俺たちは額を突き合せて手の中のものを見る。それは色とりどりの包み紙に包まれた飴玉だった。
「これは……いったい何なのだ、銭形殿」
理解しかねる、といった顔で五ェ門が言うと銭形はわずかに胸を逸らせた。
「今日はハロウィンとかいう日らしいからな。去年は知らなかったから妙な格好で現れたルパン、お前をフツーに迎え撃ったわけだが」
俺はギョッとしてルパンを見た。俺と五ェ門が断ったせいで『ハロウィンコスでとっつぁんにお菓子をもらいに行こう!』計画は立ち消えになったとばかり思っていたのに……! この野郎一人で決行してたのか! なぜか裏切られたような気持になっていらだつ俺を意にも介さずルパンは銭形の方を見つめていた。
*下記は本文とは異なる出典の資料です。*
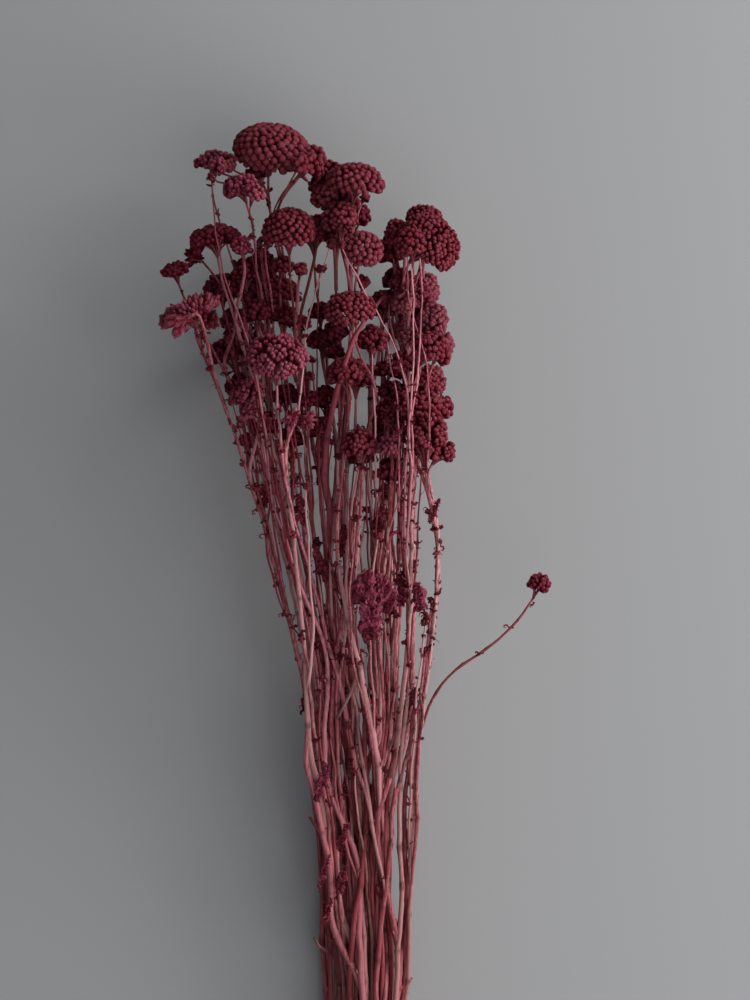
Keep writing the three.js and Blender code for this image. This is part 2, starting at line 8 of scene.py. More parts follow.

「今年は何やらそういうイベントがあるとわかっていたからな。俺からは Taiho and Treat ってやつだ」
「だれうまーーーー!!」
「とっつあん……っ」
俺の突込みと同時にルパンが感極まった声を出した。見ればルパンの目はキラキラと潤み、頬は紅潮していてまるで恋する乙女そのものだ。俺は苦い気持ちでそれを眺めた。これで銭形に構われたい熱が高まったルパンは脱獄する日を先延ばしにするだろう。しばらくは俺にとっては楽しくもない牢獄生活ってわけだ。
「銭形殿……」
五ェ門の声に振り返ると、なんてこった、こいつまで飴玉を握りしめ尊敬の念すら感じ取れるような目で銭形を見ている。
「五ェ門までほだされてんじゃねぇ!!」
怒鳴りつつも、『とっつあんは凄い。』俺は改めてそう思った。